Mitigation techniques are inherently system-specific and trade performance for decreased channel capacity:

  • Physical Hardware Control: Disabling variable-frequency operation (e.g., Turbo Boost) via fixed P-states eliminates frequency-based channels but at significant performance cost (15–50% penalty). For optical devices, blocking line-of-sight or using non-optical peripherals eliminates mouse-based channels (Kalmbach et al., 2020, Alshangiti et al., 2019).
  • Signal Randomization: Injecting randomized or cryptographically keyed perturbations (“dithering”) in actuation signals can decrease the SNR of attacker embeddings and limit covert capacity, sometimes at the loss of deterministic control (Chan et al., 2022).
  • Protocol and Timing Obfuscation: Protocol randomization (e.g., LSB whitening, message-timing shuffling) disrupts timing- and value-based hiding at the expense of schedulability or application fidelity (Ying et al., 2019, Taheri et al., 9 Dec 2025).
  • Dynamic Coding Schemes: The insertion of encoder/decoder pairs with secure input/output channels can algorithmically break the algebraic necessary conditions for covert attackability. With one secure actuator and two distinct secure sensors, dynamic coding layers guarantee that covert channels are mathematically impossible under the modeled attacks without degrading control performance. The required conditions for eliminability are characterized in Theorem 3.2 of (Taheri et al., 9 Dec 2025).
  • Active Statistical Monitoring: Continuous real-time distribution checks (e.g., Kolmogorov–Smirnov for IAT) or windowed frequency monitoring can reveal periodic covert sequences (Kalmbach et al., 2020, Ying et al., 2019).

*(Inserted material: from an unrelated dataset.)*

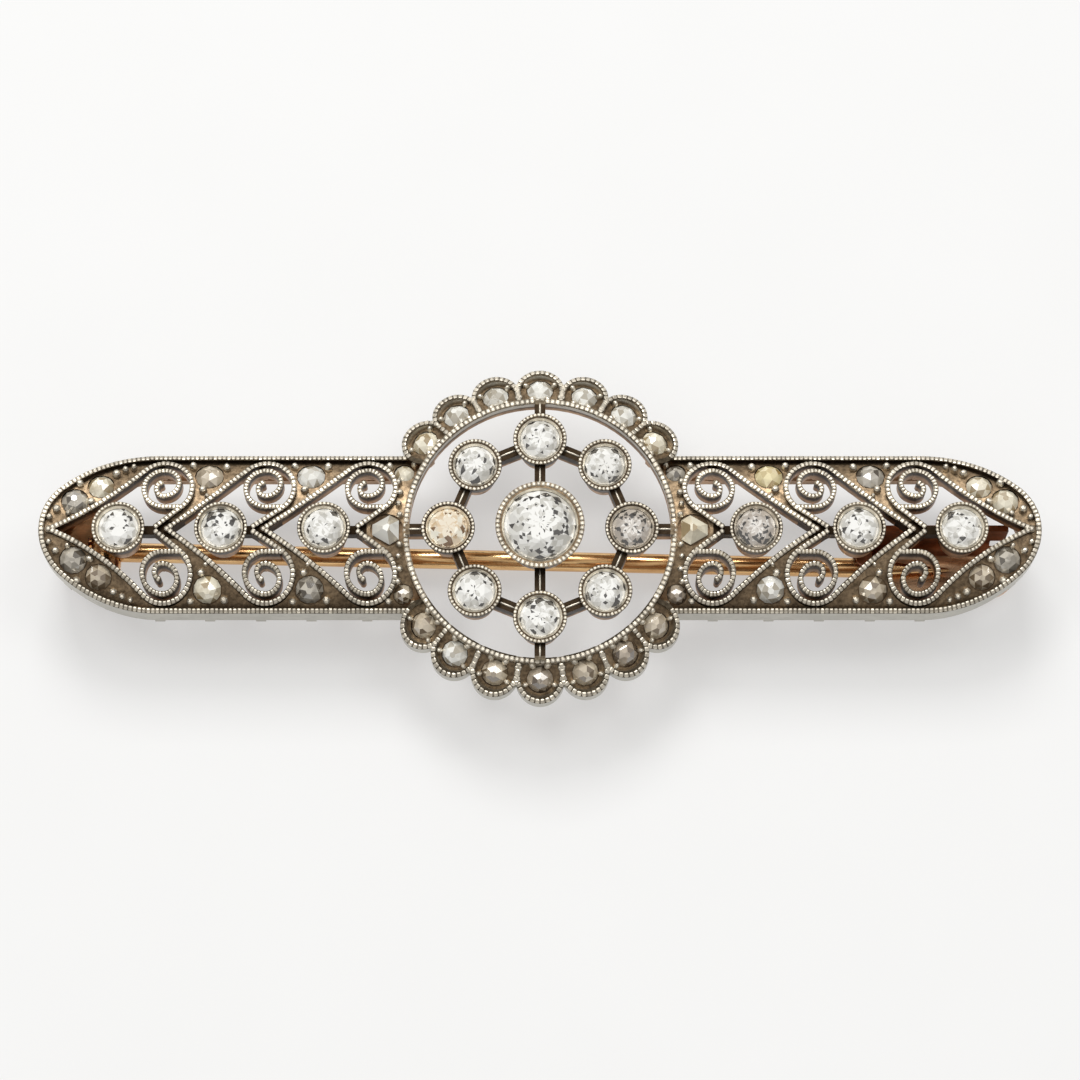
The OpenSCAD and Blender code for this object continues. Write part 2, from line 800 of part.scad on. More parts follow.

5. Generalizations and Extensions to Other CPS Architectures

Several works outline extension to wider CPS and embedded-network topologies:

  • Other Frequency-Scaling Architectures: AMD Precision Boost and ARM big.LITTLE DVFS mechanisms show similar n-to-frequency mappings; practical feasibility depends on transition response time (e.g., on Zen+ CPUs, ~100–400 ms frequency settling limits covert rate to ≈1 bps) (Kalmbach et al., 2020).
  • Fieldbus and Industrial Networks: Any deterministic, periodic fieldbus (e.g., LIN, FlexRay, Modbus/TCP) can carry timing-based covert authentication or exfiltration. Wireless sensor protocols (e.g., ZigBee, WirelessHART) are similarly vulnerable to LSB/timing data hiding (Ying et al., 2019).
  • Defensive Applications: Not all covert channels are offensive vectors. As in TACAN, one can use covert channels for authentication and integrity verification, deliberately flipping the paradigm to leverage them for system defense with zero protocol change and minimal capacity cost (Ying et al., 2019, Ying et al., 2019).

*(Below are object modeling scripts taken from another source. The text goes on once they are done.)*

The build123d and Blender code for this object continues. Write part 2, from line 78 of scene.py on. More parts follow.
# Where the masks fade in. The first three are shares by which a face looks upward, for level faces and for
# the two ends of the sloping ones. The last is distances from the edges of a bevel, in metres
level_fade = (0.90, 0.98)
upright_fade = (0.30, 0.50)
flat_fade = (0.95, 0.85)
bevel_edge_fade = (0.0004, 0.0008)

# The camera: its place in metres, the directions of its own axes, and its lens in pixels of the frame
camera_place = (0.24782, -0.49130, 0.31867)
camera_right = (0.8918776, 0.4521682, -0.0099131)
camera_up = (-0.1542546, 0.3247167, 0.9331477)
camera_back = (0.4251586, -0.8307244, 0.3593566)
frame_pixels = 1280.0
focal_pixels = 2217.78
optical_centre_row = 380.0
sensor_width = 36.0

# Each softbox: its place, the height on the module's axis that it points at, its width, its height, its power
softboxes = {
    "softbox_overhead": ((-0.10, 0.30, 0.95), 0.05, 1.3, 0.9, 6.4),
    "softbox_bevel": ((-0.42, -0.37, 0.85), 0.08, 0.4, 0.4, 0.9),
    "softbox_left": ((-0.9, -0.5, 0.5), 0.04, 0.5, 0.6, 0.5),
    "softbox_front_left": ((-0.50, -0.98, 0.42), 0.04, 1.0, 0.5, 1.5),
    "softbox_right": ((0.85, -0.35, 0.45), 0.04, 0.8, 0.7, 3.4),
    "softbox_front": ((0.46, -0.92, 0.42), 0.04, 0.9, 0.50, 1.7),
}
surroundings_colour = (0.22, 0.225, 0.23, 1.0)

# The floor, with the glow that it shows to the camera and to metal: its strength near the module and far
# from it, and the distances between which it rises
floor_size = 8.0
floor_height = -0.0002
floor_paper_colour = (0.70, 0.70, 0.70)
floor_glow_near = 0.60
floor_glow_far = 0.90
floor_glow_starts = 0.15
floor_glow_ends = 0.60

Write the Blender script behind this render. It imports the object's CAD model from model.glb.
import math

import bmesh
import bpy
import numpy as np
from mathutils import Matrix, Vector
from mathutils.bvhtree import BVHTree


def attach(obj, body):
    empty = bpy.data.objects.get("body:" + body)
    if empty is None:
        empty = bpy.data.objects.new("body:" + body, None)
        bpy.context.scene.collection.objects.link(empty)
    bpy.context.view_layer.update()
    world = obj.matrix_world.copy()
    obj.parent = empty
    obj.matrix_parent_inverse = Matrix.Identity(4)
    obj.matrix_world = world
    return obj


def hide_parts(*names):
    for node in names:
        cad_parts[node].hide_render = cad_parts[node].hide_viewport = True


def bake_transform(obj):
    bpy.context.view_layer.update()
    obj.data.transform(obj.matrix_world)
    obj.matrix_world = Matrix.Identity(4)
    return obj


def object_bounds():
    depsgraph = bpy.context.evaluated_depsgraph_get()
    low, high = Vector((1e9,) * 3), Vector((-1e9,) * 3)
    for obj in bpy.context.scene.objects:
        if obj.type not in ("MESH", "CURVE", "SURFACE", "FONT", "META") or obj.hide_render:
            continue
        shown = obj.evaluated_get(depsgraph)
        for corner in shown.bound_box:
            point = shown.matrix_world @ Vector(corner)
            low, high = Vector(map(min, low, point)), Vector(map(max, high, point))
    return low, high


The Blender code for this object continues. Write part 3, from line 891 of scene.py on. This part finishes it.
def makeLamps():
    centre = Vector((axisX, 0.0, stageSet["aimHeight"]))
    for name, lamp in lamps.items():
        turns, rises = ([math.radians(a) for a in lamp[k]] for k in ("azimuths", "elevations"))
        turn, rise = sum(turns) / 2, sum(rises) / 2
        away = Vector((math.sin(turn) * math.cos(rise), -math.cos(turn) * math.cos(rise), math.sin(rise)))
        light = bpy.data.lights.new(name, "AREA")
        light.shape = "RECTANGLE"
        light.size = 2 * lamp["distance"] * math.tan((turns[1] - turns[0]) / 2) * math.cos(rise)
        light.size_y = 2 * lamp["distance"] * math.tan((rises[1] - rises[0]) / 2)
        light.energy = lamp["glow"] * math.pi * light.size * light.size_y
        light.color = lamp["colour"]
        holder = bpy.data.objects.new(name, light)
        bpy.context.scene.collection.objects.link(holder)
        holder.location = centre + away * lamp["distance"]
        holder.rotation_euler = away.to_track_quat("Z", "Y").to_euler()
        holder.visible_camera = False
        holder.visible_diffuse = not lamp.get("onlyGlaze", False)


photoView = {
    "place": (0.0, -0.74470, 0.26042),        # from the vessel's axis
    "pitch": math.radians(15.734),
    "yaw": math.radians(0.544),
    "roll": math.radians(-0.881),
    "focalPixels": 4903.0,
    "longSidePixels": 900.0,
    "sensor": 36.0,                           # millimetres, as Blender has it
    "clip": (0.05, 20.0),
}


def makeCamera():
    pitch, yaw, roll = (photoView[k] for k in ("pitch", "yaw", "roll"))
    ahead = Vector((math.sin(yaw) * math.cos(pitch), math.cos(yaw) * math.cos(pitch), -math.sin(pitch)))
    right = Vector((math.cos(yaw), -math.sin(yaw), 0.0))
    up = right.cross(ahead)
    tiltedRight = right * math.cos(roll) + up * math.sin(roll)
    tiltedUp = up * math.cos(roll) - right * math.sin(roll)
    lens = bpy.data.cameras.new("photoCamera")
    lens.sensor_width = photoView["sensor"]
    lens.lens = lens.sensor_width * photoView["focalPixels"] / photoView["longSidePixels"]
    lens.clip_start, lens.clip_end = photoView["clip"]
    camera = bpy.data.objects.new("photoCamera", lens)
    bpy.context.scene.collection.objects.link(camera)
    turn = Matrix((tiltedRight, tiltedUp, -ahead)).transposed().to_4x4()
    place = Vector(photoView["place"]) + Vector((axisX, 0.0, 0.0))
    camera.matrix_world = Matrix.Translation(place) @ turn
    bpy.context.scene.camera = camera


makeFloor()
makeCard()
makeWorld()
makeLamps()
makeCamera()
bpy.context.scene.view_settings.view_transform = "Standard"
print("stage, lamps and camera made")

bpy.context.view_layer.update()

6. Open Problems and Future Directions

  • Scalable Defense Mechanisms: Existing dynamic coding schemes are centralized, and their extension to large-scale or distributed multi-agent CPS remains unaddressed. Minimal secure channel topologies for complete defense are not fully characterized (Taheri et al., 9 Dec 2025).
  • Adaptive and Robust Parameterization: Dynamic system conditions (load, temperature, traffic) introduce parameter drift and may increase BER or facilitate detection. Parameter adaptation techniques and robust calibration models are an ongoing research direction (Ying et al., 2019).
  • Comprehensive IDS Integration: Seamless integration of multi-modal sensors, cryptographic attestation, and runtime statistical defense promises further reduction in practical covert capacity, but incurs cost and complexity.
  • Detection Limits and Theoretical Bounds: Fundamental limits on residual capacity and undetectability in various physical-layer channels continue to be investigated, particularly as systems integrate more advanced side-channel-aware actuation and estimation.

7. Representative Case Studies

  • TurboCC (Intel Turbo Boost): Achieves up to 61 bit/s idle, 43 bit/s at 25% load. Robust up to 37.5% CPU load, detected only by high-rate frequency monitoring. Disabled only by significant system-level performance penalty (Kalmbach et al., 2020).
  • TACAN (CAN bus Authentication): Hybrid IAT/LSB channel achieves 93 bps; IAT and LSB alone ≈62 bps each; observed BER <0.01% (IAT, L=5), <0.3% (EcoCAR). Bit-level authentication with undetectability by legacy protocols (Ying et al., 2019, Ying et al., 2019).
  • Physical Exfiltration via Edge-Device Dynamics: 0–10 bps for drones/robotic arms, with BER highly sensitive to bit interval and observer accuracy; no detector alarms when the channel is appropriately tuned (Chan et al., 2022).
  • Optical Mouse Channels: ~10 bps torch-to-mouse, 0.5 bps mouse-to-mouse, <1% to 10% BER depending on range and ambient conditions (Alshangiti et al., 2019).

Cyber-physical covert channels represent a mature, mathematically grounded field of study. Their existence and eliminability can be systematically characterized through system-theoretic constructs—particularly Markov parameter alignment and controllability/observability duality. Although concrete instantiations may vary across application domains, the fundamental challenge is to design robust, performant systems where cyber-physical feedback cannot be subtly subverted to enable unauthorized, undetectable communication (Kalmbach et al., 2020, Taheri et al., 9 Dec 2025, Chan et al., 2022, Ying et al., 2019, Ying et al., 2019, Alshangiti et al., 2019).